▶ _Work to complete_
Track down the lines that contain "frame" and copy them.

**** Materials provided ****

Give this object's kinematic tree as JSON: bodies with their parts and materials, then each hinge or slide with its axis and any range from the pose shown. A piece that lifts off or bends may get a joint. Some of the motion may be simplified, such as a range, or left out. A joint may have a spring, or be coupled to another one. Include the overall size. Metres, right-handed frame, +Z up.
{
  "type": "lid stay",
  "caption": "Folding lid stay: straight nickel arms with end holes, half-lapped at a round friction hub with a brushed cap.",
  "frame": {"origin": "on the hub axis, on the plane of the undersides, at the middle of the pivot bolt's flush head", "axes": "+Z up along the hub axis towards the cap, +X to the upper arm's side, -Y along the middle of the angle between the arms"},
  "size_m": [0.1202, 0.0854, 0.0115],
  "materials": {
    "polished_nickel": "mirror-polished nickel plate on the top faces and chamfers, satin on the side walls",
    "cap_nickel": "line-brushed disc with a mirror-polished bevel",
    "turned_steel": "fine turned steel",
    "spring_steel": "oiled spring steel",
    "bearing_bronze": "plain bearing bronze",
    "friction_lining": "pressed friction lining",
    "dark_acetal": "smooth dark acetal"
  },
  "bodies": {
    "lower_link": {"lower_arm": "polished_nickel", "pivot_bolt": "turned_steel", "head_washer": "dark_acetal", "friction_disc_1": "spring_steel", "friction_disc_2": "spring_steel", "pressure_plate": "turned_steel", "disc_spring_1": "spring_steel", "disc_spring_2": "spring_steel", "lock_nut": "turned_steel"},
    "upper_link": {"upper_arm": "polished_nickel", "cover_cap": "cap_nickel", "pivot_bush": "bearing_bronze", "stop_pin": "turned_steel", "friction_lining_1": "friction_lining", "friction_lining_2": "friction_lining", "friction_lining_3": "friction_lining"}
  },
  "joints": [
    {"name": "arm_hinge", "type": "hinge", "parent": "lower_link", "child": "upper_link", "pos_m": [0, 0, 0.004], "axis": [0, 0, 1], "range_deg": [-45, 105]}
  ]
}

****
**** Materials provided ****

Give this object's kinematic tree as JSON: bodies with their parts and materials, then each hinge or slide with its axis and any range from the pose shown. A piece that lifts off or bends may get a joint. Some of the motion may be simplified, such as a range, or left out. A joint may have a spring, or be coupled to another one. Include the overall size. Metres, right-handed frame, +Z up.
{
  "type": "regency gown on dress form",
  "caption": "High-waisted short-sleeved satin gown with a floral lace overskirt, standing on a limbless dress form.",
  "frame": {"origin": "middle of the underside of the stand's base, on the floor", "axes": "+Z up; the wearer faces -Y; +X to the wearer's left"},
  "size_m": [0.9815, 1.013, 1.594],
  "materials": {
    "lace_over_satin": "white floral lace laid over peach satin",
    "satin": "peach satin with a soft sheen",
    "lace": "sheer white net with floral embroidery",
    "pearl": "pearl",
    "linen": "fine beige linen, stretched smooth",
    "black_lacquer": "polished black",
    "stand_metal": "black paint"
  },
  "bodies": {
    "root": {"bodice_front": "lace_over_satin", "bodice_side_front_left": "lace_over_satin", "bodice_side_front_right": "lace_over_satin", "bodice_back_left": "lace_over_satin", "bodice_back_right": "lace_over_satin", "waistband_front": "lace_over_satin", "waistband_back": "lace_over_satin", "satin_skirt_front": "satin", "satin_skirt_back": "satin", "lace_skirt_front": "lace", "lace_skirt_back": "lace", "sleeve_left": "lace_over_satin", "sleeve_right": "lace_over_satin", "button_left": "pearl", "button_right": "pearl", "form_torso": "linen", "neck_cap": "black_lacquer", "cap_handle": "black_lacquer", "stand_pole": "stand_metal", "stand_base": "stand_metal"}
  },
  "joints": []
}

****

▶ _Answer to this exercise_
Give this object's kinematic tree as JSON: bodies with their parts and materials, then each hinge or slide with its axis and any range from the pose shown. A piece that lifts off or bends may get a joint. Some of the motion may be simplified, such as a range, or left out. A joint may have a spring, or be coupled to another one. Include the overall size. Metres, right-handed frame, +Z up.
  "frame": {"origin": "on the hub axis, on the plane of the undersides, at the middle of the pivot bolt's flush head", "axes": "+Z up along the hub axis towards the cap, +X to the upper arm's side, -Y along the middle of the angle between the arms"},
Give this object's kinematic tree as JSON: bodies with their parts and materials, then each hinge or slide with its axis and any range from the pose shown. A piece that lifts off or bends may get a joint. Some of the motion may be simplified, such as a range, or left out. A joint may have a spring, or be coupled to another one. Include the overall size. Metres, right-handed frame, +Z up.
  "frame": {"origin": "middle of the underside of the stand's base, on the floor", "axes": "+Z up; the wearer faces -Y; +X to the wearer's left"},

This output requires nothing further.